Lokalsport Mit einer Therapie fing alles an

Helmut Geisler hätte besser den Mund gehalten. Dabei hatte es der Bogenschütze aus den Reihen des SV Tiefenbach nur gut gemeint, als er bei den Deutschen Hallenmeisterschaften in Mülheim seinen Freund und Konkurrenten Rachel Bosshammer von der SG Neukirchen/Hülchrath darauf aufmerksam machte, dass der vor seinen letzten drei Pfeilen in der Altersklasse Senioren 55 in Führung lag.

 Volle Konzentration: Rachel Bosshammer darf für den Deutschen Bogensport-Verband an der Weltmeisterschaft teilnehmen, die am 26./27. März in Mannheim über die Bühne geht.

Volle Konzentration: Rachel Bosshammer darf für den Deutschen Bogensport-Verband an der Weltmeisterschaft teilnehmen, die am 26./27. März in Mannheim über die Bühne geht.

Foto: NGZ

"Da habe ich den Fehler gemacht, anzufangen zu denken. Und mit Gewalt geht beim Bogenschießen gar nichts", weiß Bosshammer, der sich nach zwei ziemlich miesen Schüssen in die Sieben noch mal zusammenreißen konnte und mit einer Zehn den Absturz verhinderte. Insgesamt 548 Ringe aus 18 Metern Entfernung bedeuteten aber Platz zwei.

Der vorläufige Höhepunkt einer Sportkarriere, die erst im fortgeschrittenen Alter von 61 Jahren begann. Damals kämpfte Rachel Bosshammer gegen eine schwere Krankheit an und bekam das Bogenschießen als Therapie empfohlen. Doch aus der Heilmethode wurde ganz schnell mehr, nur wenige Monate später stellten sich die ersten Erfolge ein. Zuerst bei Vereinsmeisterschaften, dann aber auch auf Bezirks-, Landes- und Bundesebene.

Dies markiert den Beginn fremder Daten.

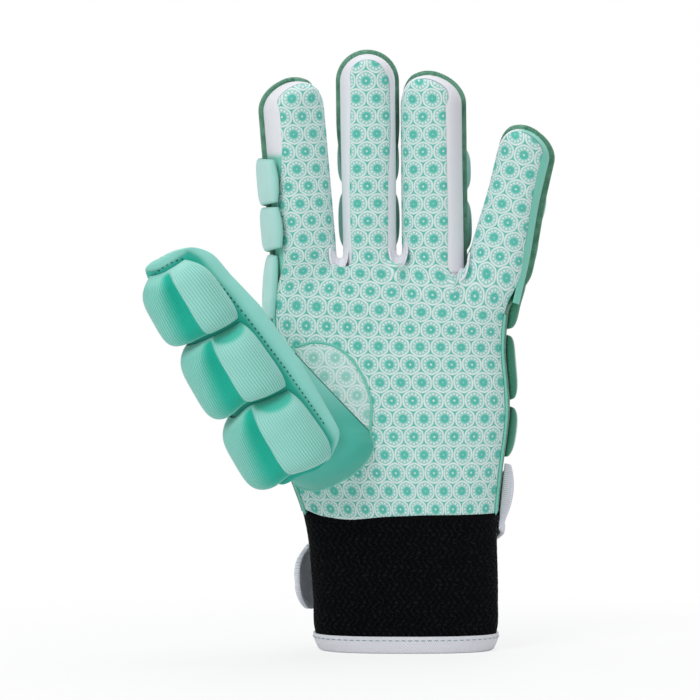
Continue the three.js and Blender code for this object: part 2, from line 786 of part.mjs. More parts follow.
function buildHandPads() {
  const [innerEdge, outerEdge] = handPadSpan.map((angle) => degrees(angle));
  const halfGroove = padGroove / 2 / palmHalfWidth;
  const [knuckleFoot, middleFoot, wristFoot] = [knucklePadFootShare, middlePadFootShare, wristPadFootShare].map(
    (share) => lerp(cuffHeight, handHeight, share),
  );
  const angles = [outerEdge, ...knucklePadShares.map((share) => angleAtShare(share)), innerEdge];
  const middle = angleAtShare(0);
  const outerCrown = pillowCrown(1, outerThinShare);
  const innerCrown = pillowCrown(-1, innerThinShare);
  const crowns = { index: outerCrown, middle: pillowCrown(), ring: pillowCrown(), little: innerCrown };
  fingers.forEach((finger, i) => {
    const span = [angles[i + 1] + halfGroove, angles[i] - halfGroove];
    handPad(`knuckle_pad_${finger.name}`, span, knuckleFoot, knuckleTop(finger), crowns[finger.name]);
  });
  handPad("back_pad_outer", [middle + halfGroove, outerEdge], middleFoot, knuckleFoot, outerCrown);
  handPad("back_pad_inner", [innerEdge, middle - halfGroove], middleFoot, knuckleFoot, innerCrown);
  handPad("wrist_pad", [innerEdge, angleAtShare(wristPadShare)], wristFoot, middleFoot, innerCrown);
}

// Thumb: gusset, printed web, stall and the guard of three double blocks on a stitched plate

function buildThumb() {
  const { bends, length } = thumbParts;
  const shell = thumbBody(0).subtract(thumbBody(panelWall));
  const hand = handBody(-seamGap, cuffHeight - overrun);
  const lowerEnd = between(thumbMatrix(bends[0]), -wide, -jointGap / 2);
  const root = thumbBody(0)
    .intersect(lowerEnd)
    .add(moundBody(0))
    .subtract(thumbBody(panelWall))
    .subtract(moundBody(panelWall))
    .subtract(hand);
  // The seam of the printed web runs up beside the guard.
  const seamFrame = new THREE.Matrix4().makeRotationY(degrees(webSeamSlope)).setPosition(fromPalm(webSeamFoot));
  const above = boxSolid([-wide, -wide, seamGap / 2], [wide, wide, wide], seamFrame);
  const under = boxSolid([-wide, -wide, -wide], [wide, wide, -seamGap / 2], seamFrame);
  addPiece("thumb_web", "print", bodiesOf(root.intersect(above))[0]);
  addPiece("thumb_gusset", "teal", bodiesOf(root.intersect(under))[0]);
  const middle = between(thumbMatrix(bends[0]), jointGap / 2, wide).intersect(
    between(thumbMatrix(bends[1]), -wide, -jointGap / 2),
  );
  addPiece("thumb_stall_middle", "print", bodiesOf(shell.intersect(middle))[0]);
  const tip = between(thumbMatrix(bends[1]), jointGap / 2, wide);
  addPiece("thumb_stall_tip", "print", bodiesOf(shell.intersect(tip))[0]);
  const blockEnds = [
    { name: "lower", from: guardFoot, to: bends[0], foot: true },
    { name: "middle", from: bends[0], to: bends[1] },
    { name: "tip", from: bends[1], to: length + guardOverhang, head: true },
  ];
  for (const block of blockEnds) buildGuard(block);
}

// By how much the guard's rows drop at their right side, at a place along the stall.
function skewAt(place) {
  const stops = [0, ...thumbParts.bends, thumbParts.length];
  const k = Math.max(0, stops.findLastIndex((stop, i) => place >= stop && i < stops.length - 1));
  const t = clamp((place - stops[k]) / (stops[k + 1] - stops[k]), 0, 1);
  return lerp(guardSkew[k], guardSkew[k + 1], t);
}

// The spots of a part of the guard between two places, with its spans to the left and right at foot and tip.
function guardSpots(left, right, places, narrow) {
  return (p, q) => {
    const place = lerp(...places, (q + 1) / 2);
    const span = degrees(lerp(...(p < 0 ? left : right), place / thumbParts.length));
    const turn = p * span * narrow(q);
    return [degrees(-90) + turn, place - (skewAt(place) * turn) / degrees(guardBlockRight[0])];
  };
}

function buildGuard({ name, from, to, foot = false, head = false }) {
  const groove = padGroove / 2;
  const narrow = (q) => {
    const drawn = (q < 0 ? foot && guardNarrowing.foot : head && guardNarrowing.head) || 0;
    return Math.sqrt(1 - drawn * Math.abs(q) ** 3);
  };
  const blockEnds = [from + (foot ? guardTrim : groove), to - (head ? guardTrim : groove)];
  const blockSpots = guardSpots(guardBlockLeft, guardBlockRight, blockEnds, narrow);
  const valley = (p, q) => {
    const [angle, place] = blockSpots(p, q);
    const valleyTurn = lerp(...guardValley, place / thumbParts.length);
    const distance = (angle - degrees(-90 + valleyTurn)) / degrees(guardValleyWidth);
    return 1 - (1 - guardValleyShare) * Math.exp(-(distance ** 2));
  };
  addPiece(
    `guard_plate_${name}`,
    "teal",
    padSolid({
      sectionAt: guardSection,
      spot: guardSpots(guardPlateLeft, guardPlateRight, [from + jointGap / 2, to - jointGap / 2], narrow),
      columns: columnsIn(degrees(guardPlateLeft[0] + guardPlateRight[0])),
      rows: guardRows,
      lift: seatGap,
      edge: guardPlate,
      height: guardPlate,
      crown: () => 0,
    }),
  );
  addPiece(
    `guard_block_${name}`,
    "mint",
    padSolid({
      sectionAt: guardSection,
      spot: blockSpots,
      columns: columnsIn(degrees(guardBlockLeft[0] + guardBlockRight[0])),
      rows: guardRows,
      lift: seatGap + guardPlate + seatGap,
      edge: padEdge,
      height: guardBlockHeight,
      crown: (p, q) => pillow(p) * pillow(q) * valley(p, q),
    }),
  );
}

// Strap: anchored at the little finger's side, it crosses the back of the wrist and ends past the thumb's side

// Length of the strap from its anchor to where it leaves the cuff.
const strapRun = (() => {
  const steps = shares(strapRows).map((share) => {
    return outlinePoint(handSection(lerp(...strapHeights, share)), degrees(lerp(...strapSpan, share)));
  });
  return steps.slice(1).reduce((sum, point, i) => sum + point.distanceTo(steps[i]), 0);
})();

// A point of the strap, at a share along it and a distance above its middle line, at a lift over the wrist.
function strapPoint(share, rise, lift) {
  const along = share * (1 + strapTail / strapRun);
  const angle = degrees(lerp(...strapSpan, Math.min(1, along)));
  const section = handSection(lerp(...strapHeights, Math.min(1, along)) + rise, -lift);
  const point = outlinePoint(section, angle);
  const tangent = outlinePoint(section, angle + degrees(1)).sub(point).normalize();
  if (along > 1) point.addScaledVector(tangent, (along - 1) * strapRun);
  return point;
}

function buildStrap() {
  const halfWidthAt = (share) => {
    const end = clamp(1 - (1 - share) / strapRoundShare, 0, strapTipShare);
    return (strapWidth / 2) * Math.sqrt(1 - end ** 2);
  };
  const layer = (lift) => (u, v) => strapPoint(v, (1 - 2 * u) * halfWidthAt(v), lift);
  addPiece("wrist_strap", "white", slabSolid(2, strapRows, layer(strapLift), layer(strapLift + strapWall)));
  const patchHalf = strapWidth / 2 - 2 * seatGap;
  const patchLayer = (lift) => (u, v) => {
    const share = lerp(...patchShares, v) / (1 + strapTail / strapRun);
    return strapPoint(share, (1 - 2 * u) * patchHalf, lift);
  };
  addPiece("loop_patch", "patch", slabSolid(2, patchRows, patchLayer(seatGap), patchLayer(seatGap + patchWall)));
}

fingers.forEach(buildFinger);
buildHand();
buildCuff();
buildHandPads();
buildThumb();
buildStrap();

// The origin lies under the middle of the glove's box.
const glove = new THREE.Group();
glove.add(...pieces);
const box = new THREE.Box3().setFromObject(glove);
const centre = box.getCenter(new THREE.Vector3());
for (const mesh of pieces) mesh.position.set(-centre.x, -centre.y, -box.min.z);

export default glove;
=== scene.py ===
"""A left-hand field hockey glove for indoor play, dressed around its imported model.

Lengths are millimetres in the hand's frame until put() turns them into the row frame's metres: x runs to
the little finger's side, y from the palm to the back of the hand and z up along the fingers. The three
surfaces that everything lies on, the hand, a finger and the thumb, are the solid model's own sections,
written again with numpy.
"""

import math
from types import SimpleNamespace

import bmesh
import bpy
import numpy as np
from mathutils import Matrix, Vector


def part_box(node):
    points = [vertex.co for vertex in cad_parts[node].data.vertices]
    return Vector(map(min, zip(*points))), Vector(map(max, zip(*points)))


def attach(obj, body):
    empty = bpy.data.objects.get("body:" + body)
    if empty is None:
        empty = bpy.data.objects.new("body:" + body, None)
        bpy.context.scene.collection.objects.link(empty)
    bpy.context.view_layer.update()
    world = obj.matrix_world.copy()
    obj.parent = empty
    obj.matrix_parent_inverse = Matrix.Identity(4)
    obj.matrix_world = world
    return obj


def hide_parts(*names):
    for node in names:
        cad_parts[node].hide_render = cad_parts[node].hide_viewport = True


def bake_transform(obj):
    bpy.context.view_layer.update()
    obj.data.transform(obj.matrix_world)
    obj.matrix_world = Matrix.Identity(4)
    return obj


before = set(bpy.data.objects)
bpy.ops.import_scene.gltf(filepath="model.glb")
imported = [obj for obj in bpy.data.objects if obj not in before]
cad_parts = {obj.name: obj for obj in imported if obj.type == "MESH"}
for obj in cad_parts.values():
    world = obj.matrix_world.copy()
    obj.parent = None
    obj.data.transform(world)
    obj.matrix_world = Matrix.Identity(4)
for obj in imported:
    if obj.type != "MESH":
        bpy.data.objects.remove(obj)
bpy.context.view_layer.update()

MM = 0.001

# Hand and wrist
HAND_HEIGHT = 157.0
PALM_HALF_WIDTH = 48.4
WRIST_HALF_DEPTH = 19.5
HAND_SQUARENESS = 2.6
KNUCKLE_SLOPE = math.radians(5)
PALM_SEAM_SHARE = 0.42
CUFF_HEIGHT = 54.5
CUFF_FOOT = 1.6
BINDING_HEIGHT = 6.5
# Rows of the hand: shares of its height, half width, centre, front depth and back depth
HAND_SHARES = np.array(
    [
        (0, 0.715, -0.01, 0.92, 0.92),
        (0.05, 0.768, -0.012, 0.935, 0.935),
        (0.13, 0.779, -0.015, 0.95, 0.95),
        (0.35, 0.82, -0.06, 1, 0.97),
        (0.46, 0.9, -0.104, 1, 0.92),
        (0.6, 0.985, -0.13, 0.95, 0.86),
        (0.8, 0.985, -0.159, 0.81, 0.78),
        (0.9, 1.002, -0.142, 0.73, 0.71),
        (1, 1.037, -0.08, 0.66, 0.66),
    ]
)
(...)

Dann folgte aber 2004 der große Rückschlag. Bei einem Motorradunfall riss sich Bosshammer unter anderem an beiden Armen die Bizepssehne ab, die Ärzte prophezeiten ihm ein Ende aller sportlichen Aktivitäten. "Dann bin ich aber in Köln an Dr. Peter Schäferhoff geraten, der mich wieder zusammengeflickt hat", erinnert sich Bosshammer, "ihm habe ich viel zu verdanken, ihm möchte ich auch meinen zweiten Platz bei den Deutschen Meisterschaften widmen."

Nach einer langen Trainingspause konnte Bosshammer, der inzwischen auch Abteilungsleiter der Bogensportabteilung der SG Neukirchen-Hülchrath ist, Anfang 2005 wieder mit dem Training beginnen. "Ich habe mich langsam gesteigert und dann immer mehr trainiert", erzählt Bosshammer.

Inzwischen kommt der 65-Jährige auf ein tägliches Trainingspensum von zweieinhalb bis drei Stunden, wobei er 150 bis 250 Pfeile abschießt. Diese Trainingshäufigkeit und Trainingsumfänge ermöglichen es Bosshammer überhaupt, in der nationalen Spitze mitzuhalten. Denn viele seiner Konkurrenten sind schon seit der Jugend beim Bogensport dabei, verfügen also über einen riesigen Erfahrungsvorsprung.

Und wie gut Rachel Bosshammer mithalten kann. Bei den Turnierstarts im vergangenen Jahr wurde er unter anderem sieben Mal Erster, fünf Mal Zweiter und zwei Mal Dritter. Darüber hinaus brach der SG-Bogenschütze auch noch Rekorde. Vor kurzem beispielsweise knackte er beim Hallenchampionat in Dormagen die aus 1992 datierenden Bestmarke auf der 25-Meter-Distanz.

Mit 555 Ringen lag er zwar gleichauf mit Toni Krug, doch er schoss eine Zehn mehr als der alte Rekordhalter. Solche Ringzahlen ermöglichen es auch, dass Rachel Bosshammer eine ganz besondere Ehre zuteil wird. Er darf für den Deutschen Bogensport-Verband an der Weltmeisterschaft teilnehmen, die am 26./27. März in Mannheim über die Bühne geht.

"Das hat es in der Geschichte des Verbandes noch nicht gegeben", erzählt der 65-Jährige stolz. Mit welchen Erfolgsaussichten er zur WM reist, kann er nicht sagen, dazu kennt er die internationale Konkurrenz zu wenig. Er will die Sache voll konzentriert, aber auch ganz entspannt angehen. Schließlich geht mit Gewalt beim Bogenschießen gar nichts.